# 2 Where you Once Belonged Kent Haruf

With a title like Where you Once Belonged you can't go in expecting much in the way of happy, which isn't all that surprising with Haruf; however, for some reason the end of this novel comes off like a sucker punch you watched connect with the side of your face, slow motion, in the reflecting window in front of you - which still lays you out.

The story is primarily Burdette's, the town bad boy and one time hero, told from the perspective of Arbuckle, conveniently enough, the town newspaperman. It opens with Burdette returning to Holt, Colorado after an eight year hiatus that the reader learns over the course of the next 150 or so pages was time spent on the run. The narrative moves back and forth from the present to long ago and recent past. It is full of well-developed, yet stunted, secondary characters. It is a novel in which the newspaper man spends his time watching a town where everyone is watching someone else. all. the. time.

Haruf's narrative is so successful for two reasons, in my humble. First, the narrator is true to form in his reportage of the events surrounding Burdette. The details of his story unfold as if they were told in an extended newspaper article, or a story and it's follow up. The level of detail never surpasses the barest facts, and while Haruf provides plenty of information from which the reader may draw all sorts of conclusions about the main character, the narrator never connects those dots for you.

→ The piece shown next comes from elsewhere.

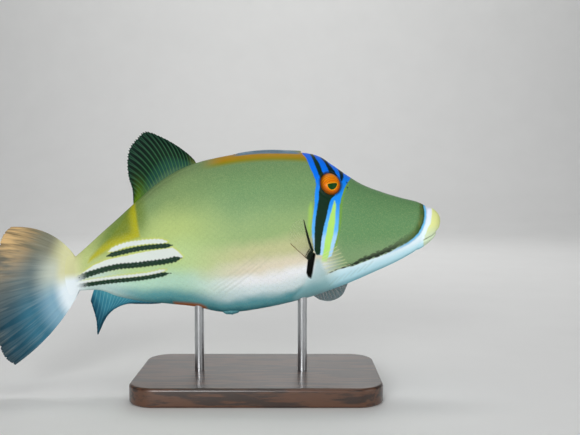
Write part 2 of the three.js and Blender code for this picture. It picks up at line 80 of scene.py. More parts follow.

Second, the parts that aren't centered on Burdette are told in similar prose, and yet, they come across more like the stories sisters share when they return to their home town for the holidays. The kind of catching up gossip that we all hear. And therein lies the rub. It is in the telling of these small details of the secondary characters that the tragedy of the book is driven home. These are sad, wandering, stilted human beings stuck spinning - cogs in the wheel - and we know them. Equally important, they know us. They tell our stories in the same broad strokes that we tell theirs and they draw the same conclusions we draw. That's the kind of sad with which this novel leaves you. The dull ache of hurt under the hand at your cheek three seconds after the punch you saw coming lands.